Для меня лучшая книжка на эту тему не «Архипелаг ГУЛАГ», а «Малыш и Карлсон», в которой нанятая служанка Фрекен Бок превращается сперва в домоправительницу, а затем в домомучительницу и только благодаря гражданскому активисту Карслону ее начали дрессировать. Это пример того, как государство – нанятая служанка – при отсутствии контроля и сдерживающих механизмов превращается в домомучительницу. Фрекен Бок вовсе не негативный персонаж, не какой-то Гитлер или Сталин. И заметьте, она хотела только хорошего, поступала из благих побуждений.
— Власть может подтолкнуть общество к формированию гражданского общества? Ведь сегодня в России оно в крайне плачевном состоянии…
— Не может по определению – если власть начнет подталкивать, даже из лучших целей, ничего хорошего не выйдет.
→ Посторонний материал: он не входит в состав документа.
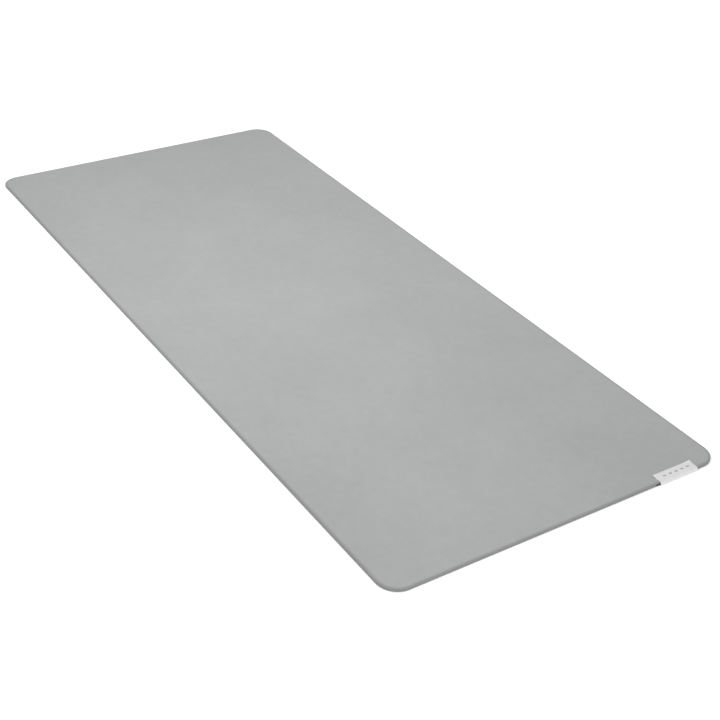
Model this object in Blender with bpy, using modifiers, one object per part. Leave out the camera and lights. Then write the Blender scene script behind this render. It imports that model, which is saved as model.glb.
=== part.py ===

Что делать — не знаю. Может быть, гражданские силы, подчеркиваю, именно гражданские, а не политические, должны заняться массовым гражданским образованием, создать простые практики контроля за низовой властью, за тем, с чем мы сталкиваемся ежедневно – паспортный стол, полиция, местная администрация.
Такой контроль может воспитать граждан, а значит людей ответственных, не буянов, а тех, кто понимает, как власть можно улучшить.
— То есть гражданский активист далеко не всегда оппозиционер?
— Чем отличается гражданская активность от активизма? Ее цель – улучшить государственные практики, услуги, сделать их более человечными. Не орать «какой кошмар!», «всех долой!» — это не гражданская практика. Гражданское сознание – это когда мы думаем, как улучшить ситуацию с тем, кто у нас уже есть. Новую полицию в одночасье не наберем, ее просто негде взять. Поэтому мы должны сделать уже существующих полицейских, чиновников, судей более гуманными.